Bitcoin whale moves $8.6B after 14 years, raising concerns over key security and signaling a shift toward ETFs amid evolving crypto investment trends.
Historic $8.6 Billion Bitcoin Movement Sparks Security and Market Speculation
This week, the cryptocurrency market witnessed an extraordinary event as a Bitcoin whale moved a staggering $8.6 billion worth of BTC, dormant since 2011. The funds originated from eight separate wallets, each holding coins untouched for over 14 years, dating back to April and May of 2011. The transfer to modern bc1q- addresses has stirred intense speculation within the crypto community, with experts debating whether this represents a security breach or a strategic upgrade.
Arkham Intelligence confirmed the consolidation of these wallets under a single entity, suggesting the possibility of an address upgrade rather than an outright liquidation. However, the sheer scale and timing of the movement have left analysts cautious. Coinbase’s head of product, Conor Grogan, highlighted the potential for compromised private keys, a scenario that would mark one of the largest security incidents in cryptocurrency history.
Preceding Bitcoin Cash Activity Raises Questions About Private Key Security
Adding to the intrigue, Grogan identified a small Bitcoin Cash transaction involving 10,000 BCH that occurred approximately 14 hours before the Bitcoin transfer. This unusual activity is believed to be a test of private keys, possibly executed to avoid detection on the Bitcoin network. Such behavior is rare and suggests the whale may have been verifying control over the keys before moving the substantial Bitcoin holdings. While this does not confirm a hack, it underscores the heightened risks associated with long-dormant wallets in the evolving crypto landscape.

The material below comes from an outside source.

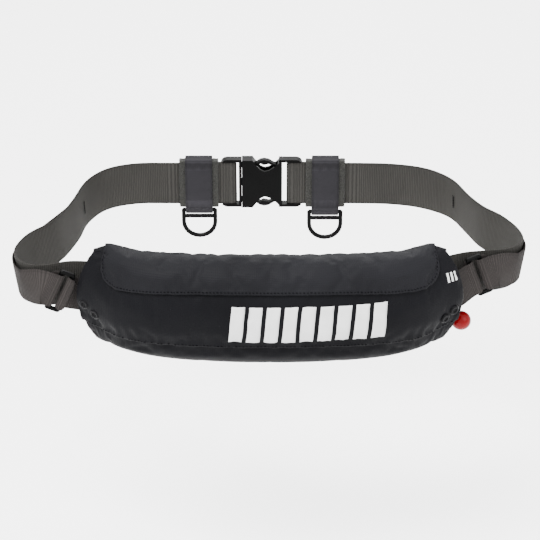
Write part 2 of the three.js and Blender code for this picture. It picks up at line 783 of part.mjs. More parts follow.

Market Analysts Interpret the Movement as Part of a Broader Trend Toward Regulated Investment Vehicles
Beyond security concerns, the transfer aligns with a documented trend of early Bitcoin adopters reallocating assets into ETFs and regulated investment platforms. 10x Research noted that many long-term holders are gradually offloading their Bitcoin to institutional buyers and exchange-traded funds, seeking liquidity and regulatory compliance. This gradual shift reflects a maturing market where legacy holders prioritize ease of management and security over direct custody.
Supporting this perspective, PlanB, a prominent Bitcoin analyst and early adopter, disclosed in February that he converted his Bitcoin holdings into spot ETFs. He cited the peace of mind provided by regulated investment vehicles as a primary motivation, highlighting a growing preference among veteran investors to mitigate risks associated with private key management.
Community Reactions Highlight the Event’s Impact on Crypto Sentiment and Security Awareness
The crypto community responded with a blend of humor and apprehension. Former Binance CEO Changpeng Zhao (CZ) quipped about missing out on early Bitcoin gains, referencing the whale’s original purchase price of approximately $0.10 per BTC. This lighthearted take contrasts sharply with the serious implications raised by Grogan’s warning of a potential historic hack.
If the private keys were indeed compromised, this incident could represent the largest financial theft in cryptocurrency history, prompting urgent discussions about wallet security and asset protection. As investigations continue, the event serves as a critical reminder of the vulnerabilities inherent in managing long-term crypto holdings and may catalyze enhanced security protocols across the industry.
Conclusion
The unprecedented movement of $8.6 billion in Bitcoin after 14 years underscores both the evolving nature of crypto asset management and the persistent security challenges faced by holders of dormant wallets. While the exact motive behind the transfer remains unclear, the event highlights a growing trend toward institutional investment vehicles and raises important questions about private key security. As the crypto community awaits further clarity, this development is poised to influence future strategies around asset custody and risk mitigation.